In the records below, begin at the line that has "addPart('front_shell', frontShell(), SHELL);" and stop after the line that has "Vector(map(max, high, point))"; quote those lines verbatim and nothing more.

* INPUT *

§

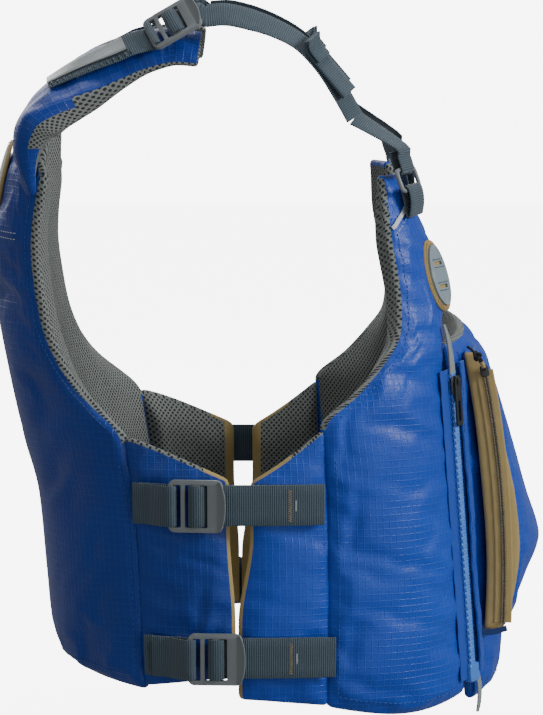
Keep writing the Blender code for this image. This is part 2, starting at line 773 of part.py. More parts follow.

§

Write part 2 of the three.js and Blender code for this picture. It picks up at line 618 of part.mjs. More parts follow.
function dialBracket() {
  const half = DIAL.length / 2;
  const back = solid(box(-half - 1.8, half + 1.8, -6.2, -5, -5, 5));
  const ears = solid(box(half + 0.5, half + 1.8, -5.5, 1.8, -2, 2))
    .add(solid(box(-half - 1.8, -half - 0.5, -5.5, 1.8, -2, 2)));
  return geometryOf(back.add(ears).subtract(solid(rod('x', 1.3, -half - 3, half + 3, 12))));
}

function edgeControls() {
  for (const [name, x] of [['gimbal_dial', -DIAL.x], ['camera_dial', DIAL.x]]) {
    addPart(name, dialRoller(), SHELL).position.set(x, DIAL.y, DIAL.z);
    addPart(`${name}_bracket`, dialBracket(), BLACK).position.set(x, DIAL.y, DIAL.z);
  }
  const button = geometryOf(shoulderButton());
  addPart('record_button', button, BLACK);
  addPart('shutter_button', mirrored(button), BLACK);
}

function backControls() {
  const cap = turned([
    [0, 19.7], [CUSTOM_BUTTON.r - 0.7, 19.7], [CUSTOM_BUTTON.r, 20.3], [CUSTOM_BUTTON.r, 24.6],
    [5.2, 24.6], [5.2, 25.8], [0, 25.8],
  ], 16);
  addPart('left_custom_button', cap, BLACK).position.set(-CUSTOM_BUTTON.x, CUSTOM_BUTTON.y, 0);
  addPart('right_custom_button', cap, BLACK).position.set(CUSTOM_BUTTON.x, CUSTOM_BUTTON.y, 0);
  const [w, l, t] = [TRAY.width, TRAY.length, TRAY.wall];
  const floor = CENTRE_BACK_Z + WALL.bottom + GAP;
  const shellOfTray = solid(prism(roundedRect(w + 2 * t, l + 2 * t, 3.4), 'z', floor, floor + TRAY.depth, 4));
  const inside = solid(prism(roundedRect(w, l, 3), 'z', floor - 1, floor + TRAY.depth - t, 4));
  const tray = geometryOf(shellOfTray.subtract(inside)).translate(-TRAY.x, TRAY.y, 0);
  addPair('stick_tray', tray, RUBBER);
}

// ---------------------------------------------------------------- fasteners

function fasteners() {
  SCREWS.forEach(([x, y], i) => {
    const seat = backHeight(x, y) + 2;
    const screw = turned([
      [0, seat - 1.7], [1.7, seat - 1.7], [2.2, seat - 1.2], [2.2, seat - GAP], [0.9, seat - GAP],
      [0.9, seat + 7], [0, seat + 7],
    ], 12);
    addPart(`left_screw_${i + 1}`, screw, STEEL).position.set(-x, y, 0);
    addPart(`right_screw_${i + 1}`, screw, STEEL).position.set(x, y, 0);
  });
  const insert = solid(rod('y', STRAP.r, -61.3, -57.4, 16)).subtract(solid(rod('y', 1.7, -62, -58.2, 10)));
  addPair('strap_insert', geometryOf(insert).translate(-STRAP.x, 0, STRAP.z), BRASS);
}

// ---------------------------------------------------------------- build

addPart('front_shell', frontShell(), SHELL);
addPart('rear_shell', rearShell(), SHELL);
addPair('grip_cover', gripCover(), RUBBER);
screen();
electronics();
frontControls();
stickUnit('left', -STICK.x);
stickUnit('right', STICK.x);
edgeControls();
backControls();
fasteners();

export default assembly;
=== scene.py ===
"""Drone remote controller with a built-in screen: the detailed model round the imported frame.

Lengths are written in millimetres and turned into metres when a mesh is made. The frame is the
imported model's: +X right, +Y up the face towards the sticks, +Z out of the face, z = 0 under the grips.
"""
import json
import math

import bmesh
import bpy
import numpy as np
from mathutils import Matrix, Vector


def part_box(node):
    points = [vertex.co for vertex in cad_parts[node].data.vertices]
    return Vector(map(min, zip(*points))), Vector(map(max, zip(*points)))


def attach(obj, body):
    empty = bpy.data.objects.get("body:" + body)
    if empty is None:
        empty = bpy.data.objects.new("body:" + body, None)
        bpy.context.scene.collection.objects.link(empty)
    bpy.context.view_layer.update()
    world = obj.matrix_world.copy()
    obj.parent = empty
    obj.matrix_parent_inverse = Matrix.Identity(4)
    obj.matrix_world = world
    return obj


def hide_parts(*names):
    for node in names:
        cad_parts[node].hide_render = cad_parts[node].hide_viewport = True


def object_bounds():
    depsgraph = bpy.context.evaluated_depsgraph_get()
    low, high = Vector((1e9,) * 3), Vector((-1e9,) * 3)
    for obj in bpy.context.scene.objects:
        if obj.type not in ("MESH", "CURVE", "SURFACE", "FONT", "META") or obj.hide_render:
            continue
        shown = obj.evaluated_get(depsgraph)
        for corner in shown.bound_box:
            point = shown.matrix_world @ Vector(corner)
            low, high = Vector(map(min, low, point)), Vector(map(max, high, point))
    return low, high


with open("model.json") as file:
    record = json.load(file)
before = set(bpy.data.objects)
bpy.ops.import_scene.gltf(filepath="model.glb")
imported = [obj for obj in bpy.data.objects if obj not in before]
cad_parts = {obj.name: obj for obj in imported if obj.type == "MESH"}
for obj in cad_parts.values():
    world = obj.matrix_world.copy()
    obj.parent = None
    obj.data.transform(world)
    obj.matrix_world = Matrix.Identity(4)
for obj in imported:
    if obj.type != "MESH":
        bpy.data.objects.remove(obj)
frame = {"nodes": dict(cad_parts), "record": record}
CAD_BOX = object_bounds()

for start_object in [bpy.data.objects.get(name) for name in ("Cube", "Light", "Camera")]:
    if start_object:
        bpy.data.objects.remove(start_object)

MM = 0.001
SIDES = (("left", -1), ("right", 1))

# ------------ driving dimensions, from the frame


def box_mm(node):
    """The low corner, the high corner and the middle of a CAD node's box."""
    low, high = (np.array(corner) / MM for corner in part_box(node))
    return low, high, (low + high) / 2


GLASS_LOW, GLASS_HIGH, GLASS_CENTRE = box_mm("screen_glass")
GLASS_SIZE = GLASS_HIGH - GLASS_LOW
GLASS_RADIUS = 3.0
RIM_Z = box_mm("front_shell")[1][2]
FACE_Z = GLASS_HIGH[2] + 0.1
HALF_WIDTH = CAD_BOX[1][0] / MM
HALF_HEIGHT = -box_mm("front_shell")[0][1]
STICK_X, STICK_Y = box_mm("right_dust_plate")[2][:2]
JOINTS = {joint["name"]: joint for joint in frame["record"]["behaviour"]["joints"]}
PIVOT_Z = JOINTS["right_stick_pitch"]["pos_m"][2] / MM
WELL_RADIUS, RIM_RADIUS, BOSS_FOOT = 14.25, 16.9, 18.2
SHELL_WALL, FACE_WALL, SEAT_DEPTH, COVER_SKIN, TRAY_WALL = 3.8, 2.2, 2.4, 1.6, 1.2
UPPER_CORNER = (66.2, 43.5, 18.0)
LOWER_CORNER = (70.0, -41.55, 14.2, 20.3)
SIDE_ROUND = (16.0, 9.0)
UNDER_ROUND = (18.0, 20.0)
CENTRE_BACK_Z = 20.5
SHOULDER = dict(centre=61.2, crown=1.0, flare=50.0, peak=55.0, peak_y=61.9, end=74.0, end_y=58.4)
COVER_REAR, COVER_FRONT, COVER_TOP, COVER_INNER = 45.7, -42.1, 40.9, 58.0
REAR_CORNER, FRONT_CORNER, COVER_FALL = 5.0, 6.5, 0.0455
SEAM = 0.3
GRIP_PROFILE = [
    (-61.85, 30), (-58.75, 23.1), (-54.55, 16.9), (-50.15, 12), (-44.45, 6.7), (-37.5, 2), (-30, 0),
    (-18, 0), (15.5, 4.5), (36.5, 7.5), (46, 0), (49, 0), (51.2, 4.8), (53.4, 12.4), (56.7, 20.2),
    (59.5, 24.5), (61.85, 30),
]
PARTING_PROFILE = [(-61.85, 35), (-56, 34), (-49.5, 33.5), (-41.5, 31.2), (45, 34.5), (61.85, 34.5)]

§

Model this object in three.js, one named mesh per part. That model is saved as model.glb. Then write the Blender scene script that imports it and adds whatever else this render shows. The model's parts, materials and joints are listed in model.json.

§

* RESULT FOR THIS EXERCISE *
addPart('front_shell', frontShell(), SHELL);
addPart('rear_shell', rearShell(), SHELL);
addPair('grip_cover', gripCover(), RUBBER);
screen();
electronics();
frontControls();
stickUnit('left', -STICK.x);
stickUnit('right', STICK.x);
edgeControls();
backControls();
fasteners();

export default assembly;
=== scene.py ===
"""Drone remote controller with a built-in screen: the detailed model round the imported frame.

Lengths are written in millimetres and turned into metres when a mesh is made. The frame is the
imported model's: +X right, +Y up the face towards the sticks, +Z out of the face, z = 0 under the grips.
"""
import json
import math

import bmesh
import bpy
import numpy as np
from mathutils import Matrix, Vector


def part_box(node):
    points = [vertex.co for vertex in cad_parts[node].data.vertices]
    return Vector(map(min, zip(*points))), Vector(map(max, zip(*points)))


def attach(obj, body):
    empty = bpy.data.objects.get("body:" + body)
    if empty is None:
        empty = bpy.data.objects.new("body:" + body, None)
        bpy.context.scene.collection.objects.link(empty)
    bpy.context.view_layer.update()
    world = obj.matrix_world.copy()
    obj.parent = empty
    obj.matrix_parent_inverse = Matrix.Identity(4)
    obj.matrix_world = world
    return obj


def hide_parts(*names):
    for node in names:
        cad_parts[node].hide_render = cad_parts[node].hide_viewport = True


def object_bounds():
    depsgraph = bpy.context.evaluated_depsgraph_get()
    low, high = Vector((1e9,) * 3), Vector((-1e9,) * 3)
    for obj in bpy.context.scene.objects:
        if obj.type not in ("MESH", "CURVE", "SURFACE", "FONT", "META") or obj.hide_render:
            continue
        shown = obj.evaluated_get(depsgraph)
        for corner in shown.bound_box:
            point = shown.matrix_world @ Vector(corner)
            low, high = Vector(map(min, low, point)), Vector(map(max, high, point))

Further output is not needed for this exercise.